▶ _Objective_
Can the data below be echoed back word for word?

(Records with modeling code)
[BEGIN]
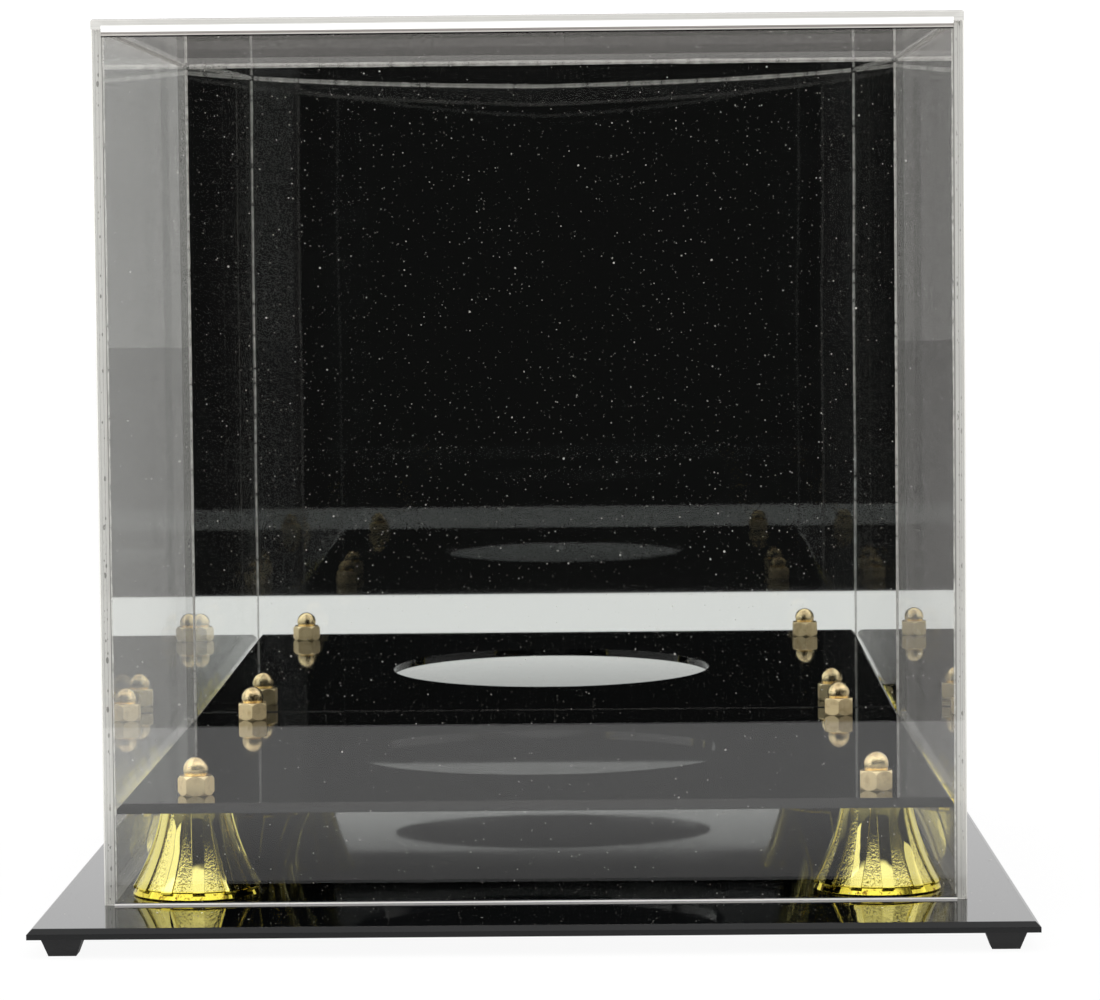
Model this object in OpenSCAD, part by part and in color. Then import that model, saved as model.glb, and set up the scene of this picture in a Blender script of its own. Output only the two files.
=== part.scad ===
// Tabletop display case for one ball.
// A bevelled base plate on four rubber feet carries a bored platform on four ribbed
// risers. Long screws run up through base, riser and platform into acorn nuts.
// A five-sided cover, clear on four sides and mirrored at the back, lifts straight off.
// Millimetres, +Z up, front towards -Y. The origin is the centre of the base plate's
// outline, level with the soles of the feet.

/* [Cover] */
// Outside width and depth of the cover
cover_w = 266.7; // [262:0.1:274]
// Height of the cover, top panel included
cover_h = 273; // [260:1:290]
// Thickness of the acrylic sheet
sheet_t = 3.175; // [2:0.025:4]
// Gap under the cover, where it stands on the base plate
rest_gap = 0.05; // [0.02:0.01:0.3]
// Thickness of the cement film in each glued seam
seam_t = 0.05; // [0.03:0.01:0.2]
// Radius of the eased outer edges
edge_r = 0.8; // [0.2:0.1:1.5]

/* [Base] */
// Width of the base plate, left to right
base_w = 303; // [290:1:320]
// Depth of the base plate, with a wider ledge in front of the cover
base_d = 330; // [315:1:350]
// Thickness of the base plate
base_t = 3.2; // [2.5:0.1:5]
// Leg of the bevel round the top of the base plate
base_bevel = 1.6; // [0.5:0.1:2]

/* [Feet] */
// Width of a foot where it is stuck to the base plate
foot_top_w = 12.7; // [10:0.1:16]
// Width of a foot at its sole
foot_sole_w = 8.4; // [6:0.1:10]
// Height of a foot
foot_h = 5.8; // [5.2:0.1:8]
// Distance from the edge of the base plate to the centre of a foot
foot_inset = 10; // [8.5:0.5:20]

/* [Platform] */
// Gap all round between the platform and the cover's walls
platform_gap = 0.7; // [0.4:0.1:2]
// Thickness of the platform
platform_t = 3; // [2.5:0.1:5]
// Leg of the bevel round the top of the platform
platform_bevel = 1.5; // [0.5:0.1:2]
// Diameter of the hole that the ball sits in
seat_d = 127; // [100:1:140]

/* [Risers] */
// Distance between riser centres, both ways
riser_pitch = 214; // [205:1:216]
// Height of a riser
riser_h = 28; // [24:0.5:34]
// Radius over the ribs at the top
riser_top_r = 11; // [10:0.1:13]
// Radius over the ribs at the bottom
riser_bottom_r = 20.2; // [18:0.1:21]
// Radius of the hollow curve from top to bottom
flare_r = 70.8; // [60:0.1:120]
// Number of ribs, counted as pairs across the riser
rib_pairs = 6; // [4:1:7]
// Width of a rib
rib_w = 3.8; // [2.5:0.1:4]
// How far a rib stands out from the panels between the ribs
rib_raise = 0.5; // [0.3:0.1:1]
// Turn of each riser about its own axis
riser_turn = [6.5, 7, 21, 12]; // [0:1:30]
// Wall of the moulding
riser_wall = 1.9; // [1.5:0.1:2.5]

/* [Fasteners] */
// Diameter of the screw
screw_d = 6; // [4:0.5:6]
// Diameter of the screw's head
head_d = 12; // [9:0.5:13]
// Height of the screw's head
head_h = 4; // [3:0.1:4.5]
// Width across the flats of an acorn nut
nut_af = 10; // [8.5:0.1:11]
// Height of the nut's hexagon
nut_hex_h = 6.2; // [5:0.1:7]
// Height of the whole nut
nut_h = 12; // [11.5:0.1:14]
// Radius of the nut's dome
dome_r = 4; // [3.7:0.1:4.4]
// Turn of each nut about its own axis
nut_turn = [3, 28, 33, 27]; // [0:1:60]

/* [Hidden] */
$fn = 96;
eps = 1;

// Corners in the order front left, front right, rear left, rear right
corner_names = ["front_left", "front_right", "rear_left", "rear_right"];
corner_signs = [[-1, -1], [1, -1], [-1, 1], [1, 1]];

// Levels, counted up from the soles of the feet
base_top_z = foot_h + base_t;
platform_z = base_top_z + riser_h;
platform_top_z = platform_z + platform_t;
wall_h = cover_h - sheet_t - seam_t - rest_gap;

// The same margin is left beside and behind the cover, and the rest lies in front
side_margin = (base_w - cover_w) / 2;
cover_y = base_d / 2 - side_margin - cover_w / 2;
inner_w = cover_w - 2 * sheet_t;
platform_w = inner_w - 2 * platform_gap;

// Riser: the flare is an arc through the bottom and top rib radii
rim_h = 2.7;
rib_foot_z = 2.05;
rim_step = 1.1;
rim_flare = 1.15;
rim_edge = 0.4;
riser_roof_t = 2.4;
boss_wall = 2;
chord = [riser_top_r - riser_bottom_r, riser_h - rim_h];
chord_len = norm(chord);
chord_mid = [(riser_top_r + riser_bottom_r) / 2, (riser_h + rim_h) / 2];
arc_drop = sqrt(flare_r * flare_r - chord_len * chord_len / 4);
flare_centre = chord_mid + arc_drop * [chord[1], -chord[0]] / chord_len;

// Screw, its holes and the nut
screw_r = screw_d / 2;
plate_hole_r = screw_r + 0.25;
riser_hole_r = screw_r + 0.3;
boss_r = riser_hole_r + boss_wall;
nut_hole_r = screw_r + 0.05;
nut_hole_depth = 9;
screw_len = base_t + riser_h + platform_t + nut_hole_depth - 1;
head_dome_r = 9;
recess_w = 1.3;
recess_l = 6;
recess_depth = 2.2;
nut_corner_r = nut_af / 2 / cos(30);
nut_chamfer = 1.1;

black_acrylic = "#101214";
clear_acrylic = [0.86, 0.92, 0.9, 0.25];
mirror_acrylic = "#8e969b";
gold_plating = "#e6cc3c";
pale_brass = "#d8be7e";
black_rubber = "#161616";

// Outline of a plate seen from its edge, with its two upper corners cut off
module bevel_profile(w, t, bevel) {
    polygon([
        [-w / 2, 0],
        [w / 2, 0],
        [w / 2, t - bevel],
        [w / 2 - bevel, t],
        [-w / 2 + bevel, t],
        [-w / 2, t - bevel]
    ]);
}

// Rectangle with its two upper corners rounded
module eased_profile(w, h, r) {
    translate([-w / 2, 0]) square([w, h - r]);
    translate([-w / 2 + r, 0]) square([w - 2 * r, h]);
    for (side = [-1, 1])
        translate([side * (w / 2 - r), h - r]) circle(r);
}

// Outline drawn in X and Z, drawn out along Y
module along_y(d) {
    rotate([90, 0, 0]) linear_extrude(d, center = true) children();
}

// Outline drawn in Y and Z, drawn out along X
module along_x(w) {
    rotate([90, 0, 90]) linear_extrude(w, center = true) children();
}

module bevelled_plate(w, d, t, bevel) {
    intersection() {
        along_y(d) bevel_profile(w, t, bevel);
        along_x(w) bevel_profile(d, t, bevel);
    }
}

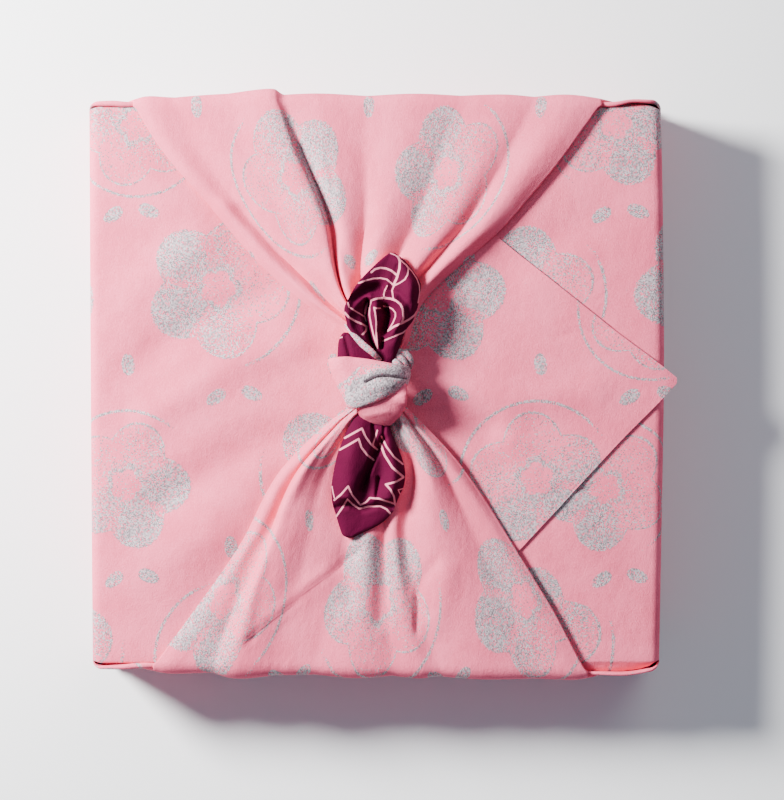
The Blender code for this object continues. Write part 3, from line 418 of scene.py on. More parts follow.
[END]
▶ _Written response_
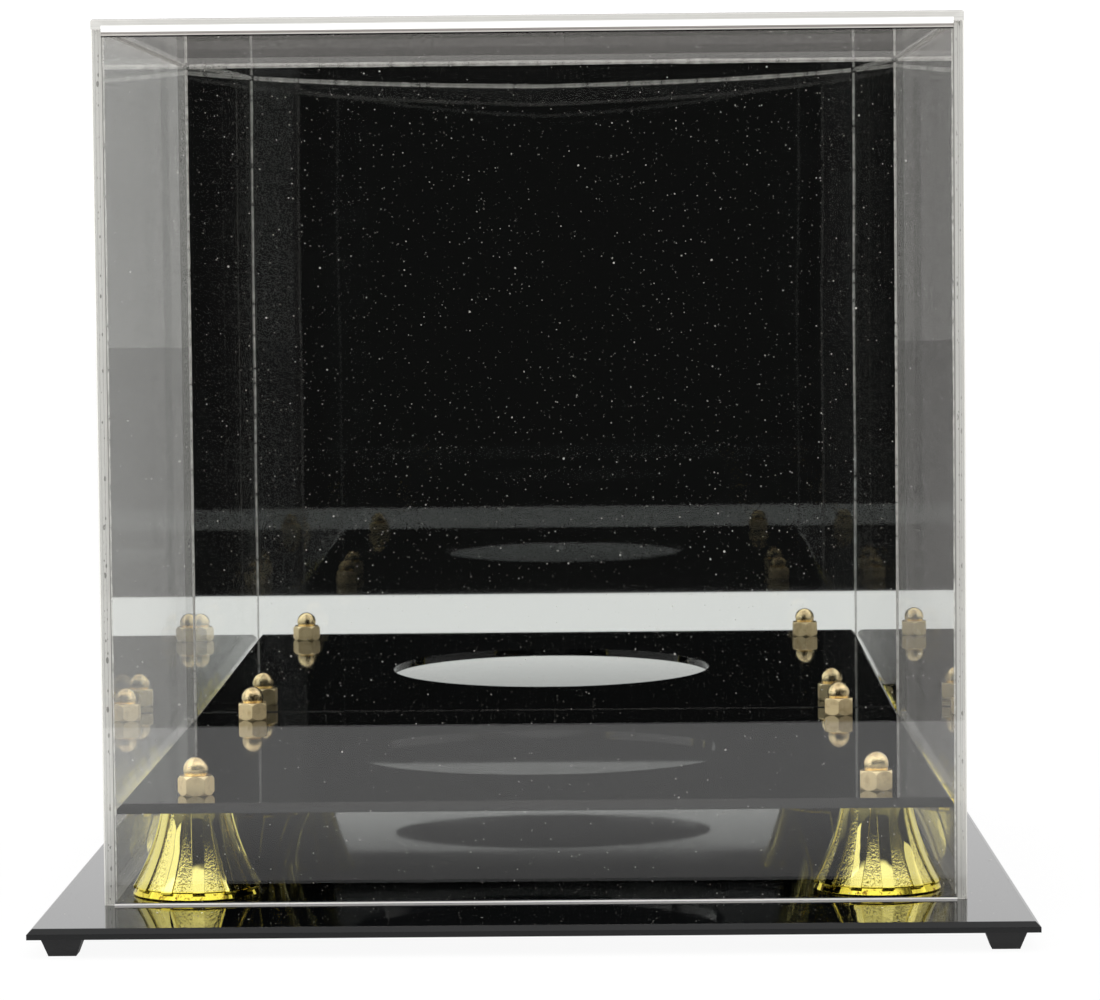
Model this object in OpenSCAD, part by part and in color. Then import that model, saved as model.glb, and set up the scene of this picture in a Blender script of its own. Output only the two files.
=== part.scad ===
// Tabletop display case for one ball.
// A bevelled base plate on four rubber feet carries a bored platform on four ribbed
// risers. Long screws run up through base, riser and platform into acorn nuts.
// A five-sided cover, clear on four sides and mirrored at the back, lifts straight off.
// Millimetres, +Z up, front towards -Y. The origin is the centre of the base plate's
// outline, level with the soles of the feet.

/* [Cover] */
// Outside width and depth of the cover
cover_w = 266.7; // [262:0.1:274]
// Height of the cover, top panel included
cover_h = 273; // [260:1:290]
// Thickness of the acrylic sheet
sheet_t = 3.175; // [2:0.025:4]
// Gap under the cover, where it stands on the base plate
rest_gap = 0.05; // [0.02:0.01:0.3]
// Thickness of the cement film in each glued seam
seam_t = 0.05; // [0.03:0.01:0.2]
// Radius of the eased outer edges
edge_r = 0.8; // [0.2:0.1:1.5]

/* [Base] */
// Width of the base plate, left to right
base_w = 303; // [290:1:320]
// Depth of the base plate, with a wider ledge in front of the cover
base_d = 330; // [315:1:350]
// Thickness of the base plate
base_t = 3.2; // [2.5:0.1:5]
// Leg of the bevel round the top of the base plate
base_bevel = 1.6; // [0.5:0.1:2]

/* [Feet] */
// Width of a foot where it is stuck to the base plate
foot_top_w = 12.7; // [10:0.1:16]
// Width of a foot at its sole
foot_sole_w = 8.4; // [6:0.1:10]
// Height of a foot
foot_h = 5.8; // [5.2:0.1:8]
// Distance from the edge of the base plate to the centre of a foot
foot_inset = 10; // [8.5:0.5:20]

/* [Platform] */
// Gap all round between the platform and the cover's walls
platform_gap = 0.7; // [0.4:0.1:2]
// Thickness of the platform
platform_t = 3; // [2.5:0.1:5]
// Leg of the bevel round the top of the platform
platform_bevel = 1.5; // [0.5:0.1:2]
// Diameter of the hole that the ball sits in
seat_d = 127; // [100:1:140]

/* [Risers] */
// Distance between riser centres, both ways
riser_pitch = 214; // [205:1:216]
// Height of a riser
riser_h = 28; // [24:0.5:34]
// Radius over the ribs at the top
riser_top_r = 11; // [10:0.1:13]
// Radius over the ribs at the bottom
riser_bottom_r = 20.2; // [18:0.1:21]
// Radius of the hollow curve from top to bottom
flare_r = 70.8; // [60:0.1:120]
// Number of ribs, counted as pairs across the riser
rib_pairs = 6; // [4:1:7]
// Width of a rib
rib_w = 3.8; // [2.5:0.1:4]
// How far a rib stands out from the panels between the ribs
rib_raise = 0.5; // [0.3:0.1:1]
// Turn of each riser about its own axis
riser_turn = [6.5, 7, 21, 12]; // [0:1:30]
// Wall of the moulding
riser_wall = 1.9; // [1.5:0.1:2.5]

/* [Fasteners] */
// Diameter of the screw
screw_d = 6; // [4:0.5:6]
// Diameter of the screw's head
head_d = 12; // [9:0.5:13]
// Height of the screw's head
head_h = 4; // [3:0.1:4.5]
// Width across the flats of an acorn nut
nut_af = 10; // [8.5:0.1:11]
// Height of the nut's hexagon
nut_hex_h = 6.2; // [5:0.1:7]
// Height of the whole nut
nut_h = 12; // [11.5:0.1:14]
// Radius of the nut's dome
dome_r = 4; // [3.7:0.1:4.4]
// Turn of each nut about its own axis
nut_turn = [3, 28, 33, 27]; // [0:1:60]

/* [Hidden] */
$fn = 96;
eps = 1;

// Corners in the order front left, front right, rear left, rear right
corner_names = ["front_left", "front_right", "rear_left", "rear_right"];
corner_signs = [[-1, -1], [1, -1], [-1, 1], [1, 1]];

// Levels, counted up from the soles of the feet
base_top_z = foot_h + base_t;
platform_z = base_top_z + riser_h;
platform_top_z = platform_z + platform_t;
wall_h = cover_h - sheet_t - seam_t - rest_gap;

// The same margin is left beside and behind the cover, and the rest lies in front
side_margin = (base_w - cover_w) / 2;
cover_y = base_d / 2 - side_margin - cover_w / 2;
inner_w = cover_w - 2 * sheet_t;
platform_w = inner_w - 2 * platform_gap;

// Riser: the flare is an arc through the bottom and top rib radii
rim_h = 2.7;
rib_foot_z = 2.05;
rim_step = 1.1;
rim_flare = 1.15;
rim_edge = 0.4;
riser_roof_t = 2.4;
boss_wall = 2;
chord = [riser_top_r - riser_bottom_r, riser_h - rim_h];
chord_len = norm(chord);
chord_mid = [(riser_top_r + riser_bottom_r) / 2, (riser_h + rim_h) / 2];
arc_drop = sqrt(flare_r * flare_r - chord_len * chord_len / 4);
flare_centre = chord_mid + arc_drop * [chord[1], -chord[0]] / chord_len;

// Screw, its holes and the nut
screw_r = screw_d / 2;
plate_hole_r = screw_r + 0.25;
riser_hole_r = screw_r + 0.3;
boss_r = riser_hole_r + boss_wall;
nut_hole_r = screw_r + 0.05;
nut_hole_depth = 9;
screw_len = base_t + riser_h + platform_t + nut_hole_depth - 1;
head_dome_r = 9;
recess_w = 1.3;
recess_l = 6;
recess_depth = 2.2;
nut_corner_r = nut_af / 2 / cos(30);
nut_chamfer = 1.1;

black_acrylic = "#101214";
clear_acrylic = [0.86, 0.92, 0.9, 0.25];
mirror_acrylic = "#8e969b";
gold_plating = "#e6cc3c";
pale_brass = "#d8be7e";
black_rubber = "#161616";

// Outline of a plate seen from its edge, with its two upper corners cut off
module bevel_profile(w, t, bevel) {
    polygon([
        [-w / 2, 0],
        [w / 2, 0],
        [w / 2, t - bevel],
        [w / 2 - bevel, t],
        [-w / 2 + bevel, t],
        [-w / 2, t - bevel]
    ]);
}

// Rectangle with its two upper corners rounded
module eased_profile(w, h, r) {
    translate([-w / 2, 0]) square([w, h - r]);
    translate([-w / 2 + r, 0]) square([w - 2 * r, h]);
    for (side = [-1, 1])
        translate([side * (w / 2 - r), h - r]) circle(r);
}

// Outline drawn in X and Z, drawn out along Y
module along_y(d) {
    rotate([90, 0, 0]) linear_extrude(d, center = true) children();
}

// Outline drawn in Y and Z, drawn out along X
module along_x(w) {
    rotate([90, 0, 90]) linear_extrude(w, center = true) children();
}

module bevelled_plate(w, d, t, bevel) {
    intersection() {
        along_y(d) bevel_profile(w, t, bevel);
        along_x(w) bevel_profile(d, t, bevel);
    }
}

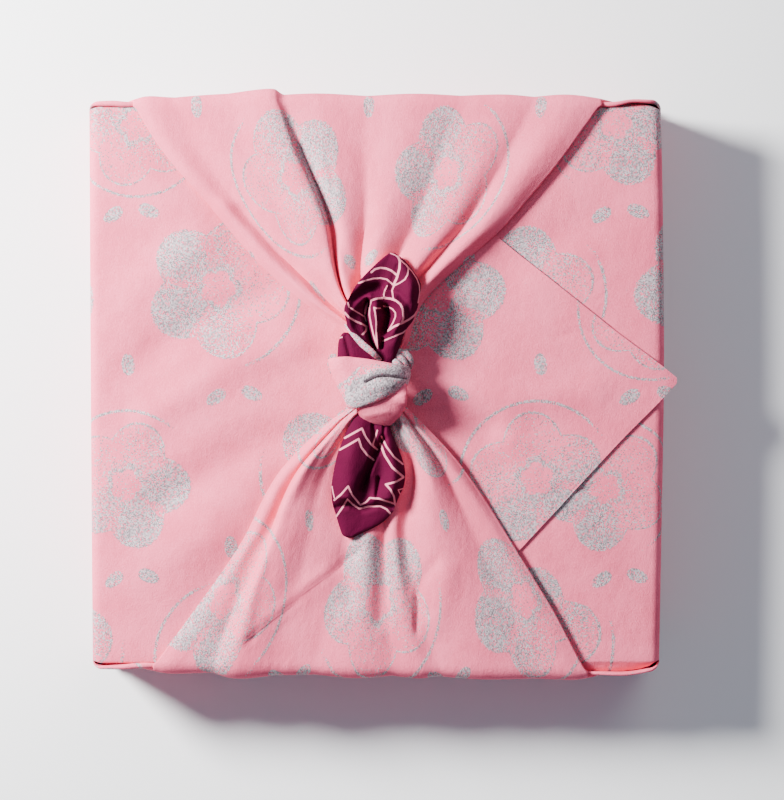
The Blender code for this object continues. Write part 3, from line 418 of scene.py on. More parts follow.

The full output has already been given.